Record business failures in England and Wales

Inflation and high interest rates fuel surge in insolvencies since 2009

A man walks past a boarded up retail premises in London, Britain. Reuters (file photo)

LONDON:

England and Wales have recorded the second-highest number of company insolvencies since 2009, driven by high interest rates and ongoing inflation pressures from the past two years.

According to government figures, June saw 2,361 company insolvencies, a 17% increase compared to the same month last year, and the highest since May 2023.

The increase in insolvencies is partly due to a rise in the overall number of companies.
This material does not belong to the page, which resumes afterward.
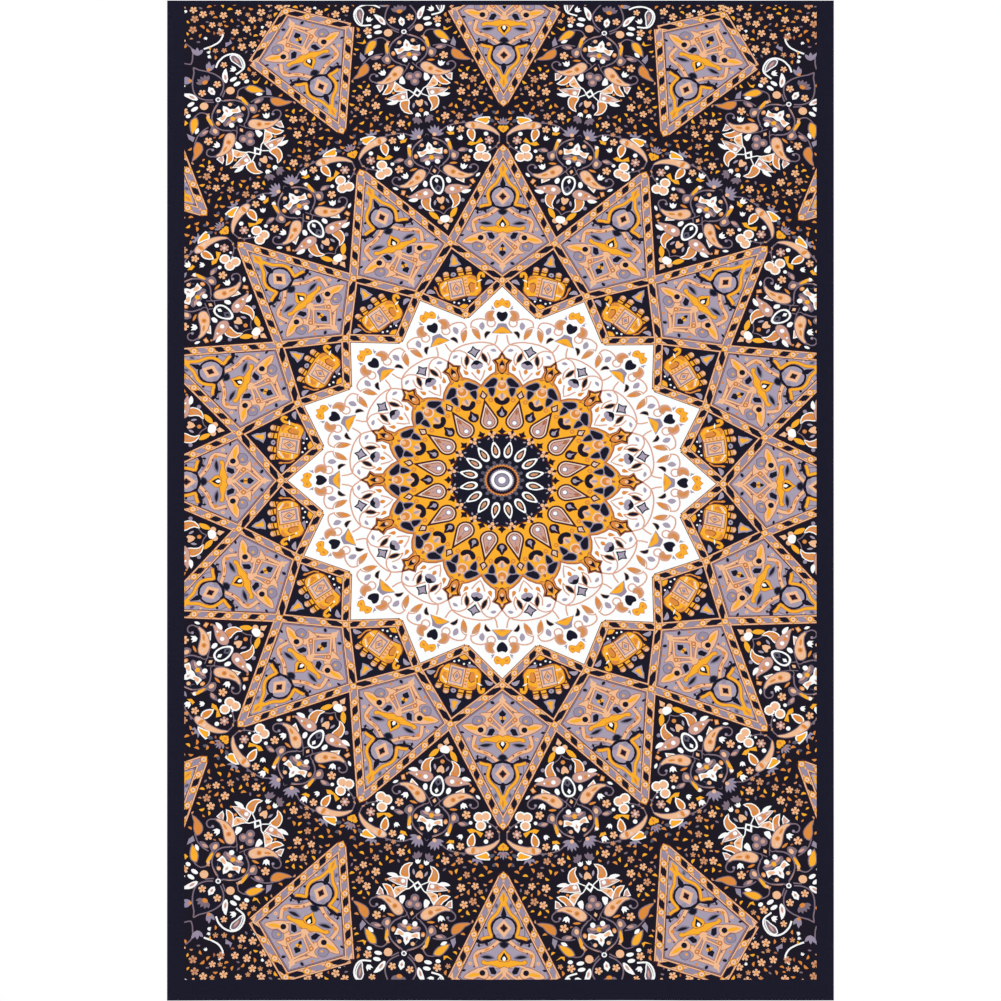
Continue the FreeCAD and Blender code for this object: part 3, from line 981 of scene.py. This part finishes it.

While the rate of insolvencies is higher than earlier in 2024, it remains lower than the post-2008 financial crisis period.

During the Covid-19 pandemic, insolvency numbers fell sharply thanks to £79 billion ($102 billion) in government-backed loans and a pause on court insolvency cases, which ended in April 2022.

David Hudson, a restructuring partner at FRP Advisory, notes that cost pressures and high interest rates continue to strain businesses.

The Bank of England has maintained a 16-year high interest rate of 5.25% for over a year, and financial markets predict a slow reduction in borrowing costs due to strong underlying inflation pressures.

Sectors such as construction, hospitality, and retail are among the hardest hit. Additionally, stricter approaches to overdue debts by tax authorities, local government, and suppliers, coupled with quarterly rent payments due in June, have contributed to the rise in insolvencies. Despite active debt markets, lenders are increasingly selective about the businesses they support, according to Lindsay Hallam of FTI Consulting.

In contrast, Scotland and Northern Ireland, which have different insolvency laws, reported a 4% annual decrease and a 13% annual increase in insolvencies, respectively, in June.